Şimdi diyeceksiniz ki, ‘öldürmek canilik’ o halde asmak? Aşı, muhatabı olduğu mikroplara karşı bir koruyucu değil mi?
Üstelik içeriği yine mikroplar! Bilmem anlatabildim mi?
Eğitiminin, taa ilkokul sıralarında başlanması gerektiğine inandığım, en önemli dersinde öz saygı, aile birliği ve kadın, erkek ilişkilerindeki karşılıklı haklar olmalı bu derslerin matematikten, fizikten, kimyadan çok daha faydalı olacağına yürekten inananlardanım çocuklarımız için!

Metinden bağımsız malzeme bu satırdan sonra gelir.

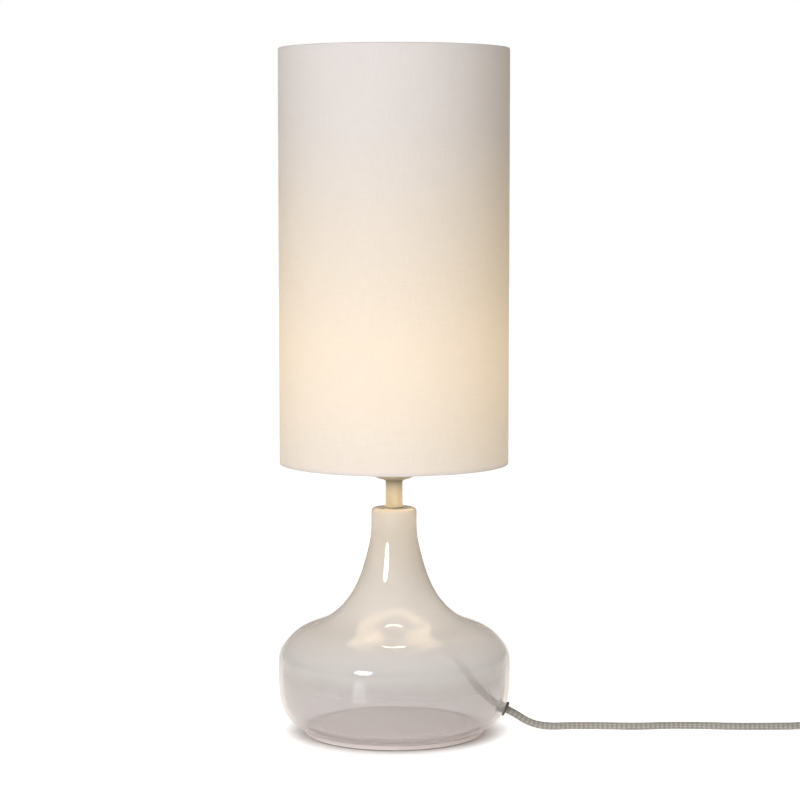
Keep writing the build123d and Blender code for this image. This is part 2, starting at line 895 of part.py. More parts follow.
def bulb_screw_cap():
    """The threaded metal cap, as a thin cup with a rounded thread outline inside its fit."""
    inner = cap_radius - cap_wall - 0.9
    thread_depth = 0.8
    turns = 6
    pitch = (cap_height - 4) / turns
    outline = [(cap_insulator_top_radius - 1.0, cap_bottom), (cap_radius - thread_depth, cap_bottom)]
    for turn in range(turns):
        base = cap_bottom + 0.8 + turn * pitch
        outline.append((cap_radius - thread_depth, base))
        outline.append((cap_radius - 0.15, base + pitch * 0.28))
        outline.append((cap_radius, base + pitch * 0.42))
        outline.append((cap_radius, base + pitch * 0.52))
        outline.append((cap_radius - 0.15, base + pitch * 0.66))
    outline.append((cap_radius - thread_depth, cap_bottom + 0.8 + turns * pitch))
    outline.append((cap_radius, cap_top))
    outline.append((inner, cap_top))
    outline.append((inner, cap_bottom + 1.0))
    outline.append((cap_insulator_top_radius - 1.0, cap_bottom + 1.0))
    return turned(outline)


def bulb_cap_insulator():
    """The dark glass cone between the cap and the tip."""
    bottom = tip_bottom + tip_height
    return turned(
        (
            (0, bottom),
            (tip_radius, bottom),
            (cap_insulator_top_radius - 1.2, cap_bottom - 1.2),
            (cap_insulator_top_radius - 1.2, cap_bottom - 0.05),
            (0, cap_bottom - 0.05),
        )
    )


def bulb_tip_contact():
    return turned(
        (
            (0, tip_bottom),
            (tip_radius * 0.6, tip_bottom),
            (tip_radius, tip_bottom + tip_height * 0.6),
            (tip_radius, tip_bottom + tip_height - 0.05),
            (0, tip_bottom + tip_height - 0.05),
        )
    )


def at_switch(shape):
    """Places what is drawn about the switch's middle, on the table."""
    return Pos(switch_x, switch_y, 0) * shape


def switch_block(inset, bottom, top):
    """The switch's rounded outline, drawn in by a wall, between two heights."""
    outline = RectangleRounded(
        switch_length - 2 * inset, switch_width - 2 * inset, switch_corner - inset
    )
    return Pos(0, 0, bottom) * extrude(outline, top - bottom)


def lead_channel():
    return Pos(0, 0, switch_mid_z) * Rot(0, 90, 0) * Cylinder(cord_radius + cord_fit, switch_length + 2)


def switch_base():
    shell = switch_block(0, 0, switch_mid_z)
    shell = fillet(shell.faces().sort_by(Axis.Z)[0].edges(), switch_edge_round)
    shell -= switch_block(switch_wall, switch_wall, switch_mid_z)
    for side in (-1, 1):
        boss = Pos(side * switch_screw_offset, 0, switch_wall) * Cylinder(
            switch_boss_radius,
            3.0,
            align=(Align.CENTER, Align.CENTER, Align.MIN),
        )
        shell += boss
    for side in (-1, 1):
        shell -= Pos(side * switch_screw_offset, 0, 0) * Cylinder(switch_screw_radius + 0.1, 30)
        shell -= Pos(side * switch_screw_offset, 0, 0) * Cylinder(
            switch_screw_head_radius + 0.2, 2 * (switch_screw_inset + switch_screw_head)
        )
    return at_switch(shell - lead_channel())


def rocker_opening(height):
    return Box(
        rocker_length + 2 * rocker_gap,
        rocker_width + 2 * rocker_side_gap,
        height,
    )


def switch_cover():
    shell = switch_block(0, switch_mid_z, switch_height)
    shell = fillet(shell.faces().sort_by(Axis.Z)[-1].edges(), switch_edge_round)
    shell -= switch_block(switch_wall, switch_mid_z, switch_height - switch_wall)
    shell -= Pos(0, 0, switch_height) * rocker_opening(3 * switch_wall)
    ear_y = rocker_width / 2 + rocker_side_gap
    for side in (-1, 1):
        ear = Pos(0, side * (ear_y + rocker_ear_thickness / 2), switch_height - switch_wall) * Box(
            rocker_ear_length,
            rocker_ear_thickness,
            rocker_ear_drop,
            align=(Align.CENTER, Align.CENTER, Align.MAX),
        )
        shell += ear
        boss_height = switch_height - switch_wall - switch_mid_z - cord_radius - 1.0
        boss = Pos(side * switch_screw_offset, 0, switch_height - switch_wall) * Cylinder(
            switch_boss_radius, boss_height, align=(Align.CENTER, Align.CENTER, Align.MAX)
        )
        shell += boss
        shell -= Pos(side * switch_screw_offset, 0, switch_mid_z) * Cylinder(
            switch_screw_radius + 0.02, 2 * (switch_screw_length + 1.0 - switch_mid_z + 2.0)
        )
    pin_hole = Pos(0, 0, rocker_pivot_z) * Rot(90, 0, 0) * Cylinder(
        rocker_pin_radius, 2 * (ear_y + rocker_ear_thickness)
    )
    return at_switch(shell - pin_hole - lead_channel())


def rocker_pin():
    reach = rocker_width + 2 * rocker_side_gap + 2 * rocker_ear_thickness
    pin = Pos(0, 0, rocker_pivot_z) * Rot(90, 0, 0) * Cylinder(rocker_pin_radius, reach)
    return at_switch(pin)


def tilted(shape):
    """Turns a piece about the rocker's pin to the switched-on side."""
    return Pos(0, 0, rocker_pivot_z) * Rot(0, -rocker_tilt, 0) * shape


def switch_rocker():
    """A shallow V-topped key on its pin, drawn level and then tilted to on."""
    half = rocker_length / 2
    key = Polyline(
        (-half + 2.2, 0, -rocker_drop),
        (half - 2.2, 0, -rocker_drop),
        (half, 0, 0),
        (half, 0, rocker_rise),
        (0, 0, rocker_rise - rocker_dip),
        (-half, 0, rocker_rise),
        (-half, 0, 0),
        close=True,
    )
    body = extrude(make_face(key), rocker_width / 2, both=True, dir=(0, 1, 0))
    body -= Rot(90, 0, 0) * Cylinder(rocker_pin_radius + rocker_pin_fit, rocker_width + 2)
    return at_switch(tilted(body))


def switch_contact_bridge():
    """The spring strip under the rocker that joins the two fixed contacts."""
    strip = Pos(0, 0, -rocker_drop) * Box(
        bridge_length, bridge_width, bridge_thickness, align=(Align.CENTER, Align.CENTER, Align.MAX)
    )
    return at_switch(tilted(strip))


def switch_contacts():
    """Two brass blocks on the floor of the base that hold the cut core's ends."""
    blocks = []
    for side in (-1, 1):
        block = Pos(side * fixed_contact_offset, 0, switch_wall) * Box(
            fixed_contact_length,
            fixed_contact_width,
            fixed_contact_height,
            align=(Align.CENTER, Align.CENTER, Align.MIN),
        )
        blocks.append(at_switch(block))
    return Compound(children=blocks)


def cord_clamps():
    """A bar across the lead just inside each end of the switch."""
    bars = []
    for side in (-1, 1):
        top = switch_mid_z + cord_radius + cord_fit
        bar = Pos(side * clamp_offset, 0, top) * Box(
            clamp_length, clamp_width, clamp_thickness, align=(Align.CENTER, Align.CENTER, Align.MIN)
        )
        bars.append(at_switch(bar))
    return Compound(children=bars)


def switch_screws():
    """Two pan-head screws from below that hold the halves together."""
    screws = []
    for side in (-1, 1):
        head = Pos(0, 0, switch_screw_inset) * Cylinder(
            switch_screw_head_radius, switch_screw_head, align=(Align.CENTER, Align.CENTER, Align.MIN)
        )
        shank = Pos(0, 0, switch_screw_inset + switch_screw_head) * Cylinder(
            switch_screw_radius - 0.05, switch_screw_length, align=(Align.CENTER, Align.CENTER, Align.MIN)
        )
        slot = Pos(0, 0, switch_screw_inset) * Box(3 * switch_screw_head_radius, 0.7, switch_screw_head)
        screws.append(at_switch(Pos(side * switch_screw_offset, 0, 0) * (head + shank - slot)))
    return Compound(children=screws)


def switch_sleeves():
    """A tapered rubber sleeve round the lead at each end of the switch."""
    sleeves = []
    for side in (-1, 1):
        cone = Cone(
            switch_sleeve_radius,
            switch_sleeve_tip_radius,
            switch_sleeve_length,
            align=(Align.CENTER, Align.CENTER, Align.MIN),
        )
        cone -= Cylinder(
            cord_radius + cord_fit, switch_sleeve_length, align=(Align.CENTER, Align.CENTER, Align.MIN)
        )
        placed = Pos(side * switch_length / 2, 0, switch_mid_z) * Rot(0, side * 90, 0) * cone
        sleeves.append(at_switch(placed))
    return Compound(children=sleeves)


def at_plug(shape):
    """Places what is drawn along +X from the tip of the plug's strain relief."""
    return Pos(plug_tip_x, plug_y, plug_mid_z) * shape


def plug_relief():
    """A ribbed rubber tail round the lead, moulded on the plug."""
    step = plug_relief_length / plug_relief_grooves
    outline = [(cord_radius + cord_fit, 0, 0), (plug_relief_tip_radius, 0, 0)]
    for groove in range(plug_relief_grooves):
        share = (groove + 0.5) / plug_relief_grooves
        radius = plug_relief_tip_radius + share * (plug_relief_radius - plug_relief_tip_radius)
        base = groove * step
        outline.append((radius, 0, base + step * 0.55))
        outline.append((radius - plug_relief_groove, 0, base + step * 0.6))
        outline.append((radius - plug_relief_groove, 0, base + step * 0.85))
        outline.append((radius, 0, base + step * 0.9))
    outline.append((plug_relief_radius, 0, plug_relief_length))
    outline.append((cord_radius + cord_fit, 0, plug_relief_length))
    tail = revolve(make_face(Polyline(*outline, close=True)), Axis.Z)
    return at_plug(Rot(0, 90, 0) * tail)


def plug_body():
    """The moulded flat body: a wide nose for the pins, tapering to the tail."""
    tail = Plane.YZ * RectangleRounded(plug_tail_width, plug_tail_height, 4.0)
    nose = Plane.YZ * RectangleRounded(plug_width, plug_height, 5.5)
    taper = loft([tail, Pos(plug_length - plug_nose_length, 0, 0) * nose])
    block = extrude(Pos(plug_length - plug_nose_length, 0, 0) * nose, plug_nose_length, dir=(1, 0, 0))
    block = fillet(block.faces().sort_by(Axis.X)[-1].edges(), plug_edge_round)
    body = taper + block
    for side in (-1, 1):
        body -= Pos(plug_length, side * pin_spacing / 2, 0) * Rot(0, 90, 0) * Cylinder(
            pin_sleeve_radius + pin_sleeve_fit, 2 * pin_inside
        )
    return at_plug(Pos(plug_relief_length, 0, 0) * body)


def plug_pins():
    """Two round pins, thinner where the insulating sleeve covers them."""
    pins = []
    sleeve_end = pin_inside + pin_sleeve_length
    for side in (-1, 1):
        shank = Cylinder(pin_core_radius, sleeve_end, align=(Align.CENTER, Align.CENTER, Align.MIN))
        tip = Pos(0, 0, sleeve_end) * Cylinder(
            pin_radius, pin_length - pin_sleeve_length, align=(Align.CENTER, Align.CENTER, Align.MIN)
        )
        tip = fillet(tip.edges().sort_by(Axis.Z)[-1], pin_tip_round)
        pin = shank + tip
        start_x = plug_relief_length + plug_length - pin_inside
        pins.append(at_plug(Pos(start_x, side * pin_spacing / 2, 0) * Rot(0, 90, 0) * pin))
    return Compound(children=pins)


def pin_sleeves():
    """The plastic sleeves on the inner part of each pin."""
    sleeves = []
    length = pin_inside + pin_sleeve_length
    for side in (-1, 1):
        tube = Cylinder(pin_sleeve_radius, length, align=(Align.CENTER, Align.CENTER, Align.MIN))
        tube -= Cylinder(pin_core_radius + 0.02, length, align=(Align.CENTER, Align.CENTER, Align.MIN))
        start_x = plug_relief_length + plug_length - pin_inside
        sleeves.append(at_plug(Pos(start_x, side * pin_spacing / 2, 0) * Rot(0, 90, 0) * tube))
    return Compound(children=sleeves)


pieces = (
    felt_pad,
    base_plate,
    base_seal,
    glass_body,
    cord_grommet,
    inner_cord,
    neck_washer_lower,
    steel_washer,
    lock_nut,
    threaded_tube,
    tube_end_bush,
    neck_washer_upper,
    stem_sleeve,
    holder_cap,
    holder_insert,
    wire_cores,
    centre_contact,
    side_contact,
    terminal_screws,
    screw_shell,
    holder_body,
    fitter_hub,
    fitter_spokes,
    bottom_wire_ring,
    top_wire_ring,
    shade_liner,
    shade_fabric,
    shade_ring,
    bulb_tip_contact,
    bulb_cap_insulator,
    bulb_screw_cap,
    bulb_stem,
    bulb_filaments,
    bulb_envelope,
    cord_to_switch,
    switch_sleeves,
    switch_base,
    switch_contacts,
    cord_clamps,
    switch_screws,
    switch_cover,
    rocker_pin,
    switch_rocker,
    switch_contact_bridge,
    cord_to_coil,
    cord_coil,
    coil_tie,
    cord_to_plug,
    plug_relief,
    plug_body,
    plug_pins,
    pin_sleeves,
)

os.makedirs("parts", exist_ok=True)
for piece in pieces:
    export_step(piece(), f"parts/{piece.__name__}.step")
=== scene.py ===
import math

import bmesh
import bpy
import numpy as np
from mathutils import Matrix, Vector


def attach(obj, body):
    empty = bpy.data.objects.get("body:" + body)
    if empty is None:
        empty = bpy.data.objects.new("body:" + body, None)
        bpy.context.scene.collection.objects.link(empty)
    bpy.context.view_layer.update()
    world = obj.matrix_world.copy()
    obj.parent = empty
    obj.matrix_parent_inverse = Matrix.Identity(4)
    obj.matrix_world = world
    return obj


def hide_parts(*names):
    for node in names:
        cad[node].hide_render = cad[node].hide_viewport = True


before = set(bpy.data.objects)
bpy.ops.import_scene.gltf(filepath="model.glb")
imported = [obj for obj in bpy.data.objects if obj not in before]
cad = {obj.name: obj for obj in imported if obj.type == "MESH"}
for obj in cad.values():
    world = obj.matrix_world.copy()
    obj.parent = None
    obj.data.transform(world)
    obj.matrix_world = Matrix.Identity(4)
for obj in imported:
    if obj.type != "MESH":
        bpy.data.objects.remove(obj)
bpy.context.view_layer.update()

scene = bpy.context.scene

# The view: a long lens two metres in front of the lamp, level with the middle of the shade
# and tipped five degrees down, so that both rims of the shade show as thin ellipses.
camera_distance = 2.165
camera_height = 0.4857
camera_tip = math.radians(5.069)
lens = bpy.data.cameras.new("camera")
lens.lens = 112.14
lens.sensor_width = 36.0
camera = bpy.data.objects.new("camera", lens)
camera.location = (0.0052, -camera_distance, camera_height)
camera.rotation_euler = (math.pi / 2 - camera_tip, 0.0, 0.0)
scene.collection.objects.link(camera)
scene.camera = camera

# The mains lead: two cores in a braided grey textile sleeve, 6.5 mm thick. It leaves the glass
# low on the right, runs along the table to an inline switch, and on to a tied coil and the plug.
# Each stretch follows a smooth spline, and the sleeve's strands stand a tenth of a millimetre proud.
lead_radius = 0.00325
strand_count = 10
strand_pitch = 0.0021
strand_relief = 0.00011
ring_step = 0.00072
ring_sides = 30

glass_exit = (0.09898, 0.0, 0.02004)
switch_entry = (0.400, 0.007, 0.010)
switch_leave = (0.486, 0.007, 0.010)
relief_tip = (0.546, 0.1660, 0.007)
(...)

Koşu atları gibi; o dershaneden, özel ders hocalarına koşturup, asıl sosyal yapıdaki mutluluklarını hiçe saydığımız minik insanlarımızın, iç dirençlerinin, yaşamın hangi evresinde onları, duygusal yanları çürümüş canavarlara dònüştürdüğümüzü görmek zorundayız!
İyi yetişmiş bir kız çocuğu ve iyi yetişmiş bir erkek çocuğu mezun ettiğinizde (sosyal düzeni ayakta tutacak okullardan ) öldürme dürtüsünü hak gören mikroplarıda daha hücrelerine yapışmadan temizlemiş olacaksınız!
Sistem bu kadar basit, ama bizler her şeye tepeden başlamayı marifet saydığımızdan toplumsal iyileşmelerde kayıptayız!
Daha ne kadar susarız?
Daha ne kadar göz yumarız?
Ve daha ne kadar film izler gibi seyirci kalırız?
Ve Vahşet kokan sonuçları daha ne kadar taşırız toplumsal kimliğimizde?
Bitmek bilmeyen sorular yine beynimde!